Burnout e saúde mental no local de trabalho
Por Sara L. Lopes, Docente do Mestrado de Psicologia Social e das Organizações. Investigadora APPsyCI – Applied Psychology Research Center Capabilities & Inclusion. Ispa – Instituto Universitário.
Por Ana Cristina Martins, Docente do Mestrado de Psicologia Social e das Organizações. Investigadora APPsyCI – Applied Psychology Research Center Capabilities & Inclusion. Ispa – Instituto Universitário.
Parece inquestionável que, para a grande maioria dos indivíduos, o trabalho ocupa um lugar central nas suas vidas. Efetivamente, enquanto pessoas profissionalmente ativas, passamos grande parte do nosso dia a trabalhar e/ou nos nossos locais de trabalho. E, mesmo fora desse contexto, temos, muitas vezes, dificuldade em desligarmo-nos das preocupações profissionais. É, portanto, expectável que sintamos algum cansaço associado à nossa experiência laboral.
Porém, se essa experiência começar a tornar-se insuportável e a consumir-nos, podemos estar a lidar com sintomas de burnout. O burnout pode ser definido como o esgotamento físico e emocional causado pelo trabalho e, qualquer que seja a sua causa, afeta, potencialmente, a nossa saúde física e mental. Alguns sinais de que pode estar a lidar com sintomas de burnout são os seguintes: ter uma menor satisfação profissional ou perder o sentido de realização profissional; sentir-se isolado ou desinteressado no trabalho; ficar aborrecido ou choroso no trabalho; sentir fadiga, falta de energia, exaustão ou sensação de esgotamento; cometer pequenos erros ou lapsos de julgamento; não ter um desempenho ao nível habitual ou, então, chegar atrasado ao trabalho, fazer pausas mais longas ou, mesmo, evitá-lo.

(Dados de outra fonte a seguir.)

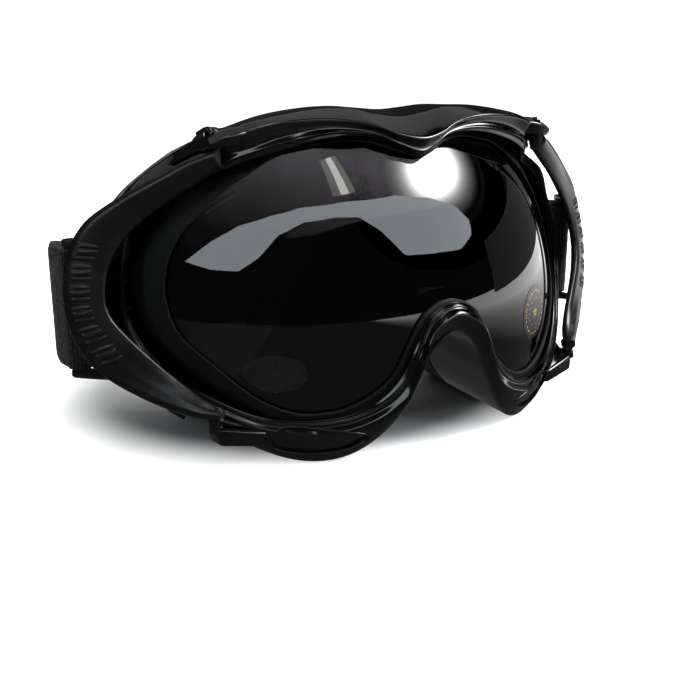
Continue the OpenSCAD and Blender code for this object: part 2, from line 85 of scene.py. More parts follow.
# Rear edge of the front frame, and the line where the face frame meets the foam: x, y, z
REAR = [[0, 20, 101], [9, 20.5, 101.6], [18, 22, 102.2], [28, 24, 101.6], [38, 27, 99.8],
        [47, 30, 96.8], [55, 34, 92.8], [60, 37, 89.8], [67, 41.5, 84.4], [75.5, 46.5, 76.6],
        [83, 51, 67], [86.4, 53, 55.5], [85.4, 51, 40.5], [80.5, 46, 28], [72, 39, 17.5],
        [61, 32, 8.6], [48, 27, 2.4], [36, 24, 3], [26, 21.5, 11], [18, 19.5, 23.5],
        [11, 18.5, 34.5], [0, 18, 39.6]]
FACE_LINE = [[0, 31, 98.6], [9, 31.4, 99.2], [18, 32.6, 99.6], [28, 34.5, 98.8],
             [37, 37, 96.8], [45, 40, 93.8], [52.5, 43.5, 90.2], [57, 46, 87.4], [64, 50, 81.6],
             [71, 54, 74.4], [76.6, 57.5, 65.4], [79, 59.5, 55.5], [78, 57.5, 41],
             [74, 53, 28.5], [67, 47.5, 17], [57.5, 42, 7.6], [47, 37.5, 2.4], [37, 34, 3.6],
             [27.5, 31, 12], [19, 28.5, 24.5], [12, 27, 35.6], [0, 26.4, 41]]
# How round the crest is at each station, in millimetres
CREST_ROUND = [0.9] * 8 + [0.6] * 6 + [1.1] * 3 + [1.8, 2.4, 2.6, 2.6, 2.6]

# Outrigger band on the right side: inner edge, outer edge and share of the full thickness
ARM_IN = [[58.2, 11.8, 86.2], [64, 13.6, 82.6], [71.3, 16.6, 77.9], [78.2, 19.6, 73],
          [84.3, 21.6, 67.4], [88.6, 22.2, 61.3], [91, 21.3, 53], [90.4, 19.4, 46.5],
          [86.5, 15.8, 40.3], [80.5, 11.4, 33.2], [74.5, 7, 27.2], [69.8, 2.6, 23.4],
          [67.2, -2.4, 21.8]]
ARM_OUT = [[62, 9.4, 90.2], [67.8, 13, 88.4], [75.6, 17.2, 84.2], [84.8, 22.4, 78.8],
           [93.6, 26.8, 72.2], [98.8, 28.7, 63.4], [100.8, 27.9, 54], [100.9, 26.3, 45.5],
           [98.6, 23, 36.7], [93.6, 18.2, 29.6], [84.5, 10, 23.6], [75.5, 2.6, 20],
           [69, -3, 18.6]]
ARM_SHARE = [1.05, 1, 0.9, 0.95, 1, 1, 1, 1, 1, 1, 1, 1, 0.9]
ARM_T = 3.6
UPPER_PIVOT = np.array([60.4, 13.2, 90.2])
LOWER_PIVOT = np.array([68.4, 1, 20.5])
AXIS_L = float(np.linalg.norm(LOWER_PIVOT - UPPER_PIVOT))
AXIS = (LOWER_PIVOT - UPPER_PIVOT) / AXIS_L
PIN_R = 1.5
GRIP_LOW, GRIP_STEP, GRIP_COUNT = 36.5, 5.5, 6
BAR_FOOT, BAR_L, BAR_R = np.array([95.2, 34.4, 26.3]), 40.4, 1.8

STRAP_W, STRAP_T = 35, 1.6
BACK_Y, BACK_Z, BACK_HALF = 143, 22.69, 38
STRAP_LINE = [[98, 34.6, 46.5], [98, 45, 46], [93.4, 61, 44.6], [85, 83, 41], [75, 105, 36],
              [62, 125, 30.5], [48, 139.6, 24], [BACK_HALF, BACK_Y, BACK_Z]]
STRAP_SEWN = 1.25
FOAM_T, FLEECE_T = 13, 1.2
ADJUSTER_X, ADJUSTER_L, ADJUSTER_RAIL = 24, 19, 3.6


# ---------------------------------------------------------------- curves
def between(a, b, c, d, t):
    """Point t between b and c on the smooth curve through a, b, c and d."""
    return 0.5 * (2 * b + (c - a) * t + (2 * a - 5 * b + 4 * c - d) * t ** 2
                  + (3 * b - a - 3 * c + d) * t ** 3)


def smooth_closed(points, n):
    p = np.asarray(points, float)
    t = (np.arange(n) / n)[:, None]
    m = len(p)
    spans = [between(p[i - 1], p[i], p[(i + 1) % m], p[(i + 2) % m], t) for i in range(m)]
    return np.concatenate(spans)


def smooth_open(points, n):
    p = np.asarray(points, float)
    p = np.vstack([2 * p[0] - p[1], p, 2 * p[-1] - p[-2]])
    t = (np.arange(n) / n)[:, None]
    spans = [between(p[i], p[i + 1], p[i + 2], p[i + 3], t) for i in range(len(p) - 3)]
    return np.vstack([np.concatenate(spans), p[-2]])


def ring(half):
    """Whole smooth outline from the stations of its right half; the first column mirrors."""
    right = np.asarray(half, float)
    left = right[-2:0:-1] * ([-1] + [1] * (right.shape[1] - 1))
    return smooth_closed(np.vstack([right, left]), SUB)


def ring_value(values):
    """One number per station, spread smoothly round the whole outline, as a column."""
    return ring([[0, v] for v in values])[:, 1:]


def on_lens(xzr):
    """Points given as x, z and distance from the centre of the lens sphere."""
    x, z, r = xzr[:, 0], xzr[:, 1], xzr[:, 2]
    return np.stack([x, LENS_Y - np.sqrt(r ** 2 - x ** 2 - (z - LENS_Z) ** 2), z], 1)


def outward(curve, x=0, z=2):
    """Unit normals of a closed outline in the x-z plane, pointing out of it."""
    t = np.roll(curve, -1, 0) - np.roll(curve, 1, 0)
    n = np.stack([-t[:, z], t[:, x]], 1)
    return n / np.linalg.norm(n, axis=1, keepdims=True)


def grow(curve, d):
    """Outline moved outward by d in the x-z plane."""
    n = outward(curve)
    return curve + np.stack([n[:, 0], 0 * n[:, 0], n[:, 1]], 1) * d


def push(curve, d):
    return curve + [0, d, 0]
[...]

Enquanto processo psíquico-existencial, o burnout pode ser analisado tendo em conta três momentos distintos. Num primeiro momento, o sujeito vai definindo e desenvolvendo o seu projeto de ser desde a infância, sendo que as experiências que passa ao longo do seu crescimento vão contribuir para a criação de um sentido existencial e social do trabalho. Num segundo momento, já enquanto trabalhador, o sujeito passa a viver situações de tensão entre o seu projeto de ser e as exigências organizacionais. Por fim, ocorre um momento de corte do projeto existencial, causado pelas situações vividas no trabalho. Isto origina a perda do sentindo existencial e social do trabalho, instaurando-se um impasse psicológico. Esse impasse psicológico dará, então, origem ao burnout.
Deste ponto de vista mais existencial, o burnout é considerado como decorrente dos desvios ou fracassos do projeto de ser de um indivíduo. O projeto de ser do indivíduo é composto por diversas componentes relevantes para o mesmo, podendo, o projeto profissional, ser uma delas. Ao passar por experiências de fracasso a nível do projeto profissional, o indivíduo pode assumir que este fracasso não se limita apenas à vertente profissional, mas, antes, abrange-o na totalidade, sendo que o mesmo considera, portanto, que fracassou na sua totalidade.
Assim, este fenómeno tem de ser compreendido no contexto da relação indivíduo-organização, pois decorre da contradição entre os objetivos pretendidos (estes estando coerentes com o projeto de ser da pessoa) e aquilo que são os resultados por si alcançados. Como tal, a sua devida análise não pode ser feita de uma forma transversal. A compreensão do burnout requer, portanto, uma abordagem longitudinal que abarque a complexidade das relações entre os processos psicológicos da pessoa, as suas condições de vida e as condições de trabalho.
Concluindo, a perspetiva psíquico-existencial do burnout compreende este fenómeno a partir da experiência vivida do indivíduo, tendo em consideração certos aspetos como a responsabilidade do mesmo em relação ao seu trabalho e a sua liberdade e autenticidade individual. Trata-se, portanto, de uma abordagem do burnout que, sendo utilizada numa organização, contribuirá para uma compreensão mais humana e profunda deste fenómeno, à qual não pode escapar a própria responsabilidade das organizações naquela que é gestão das solicitações endereçadas aos colaboradores versus dos diversos recursos disponibilizados.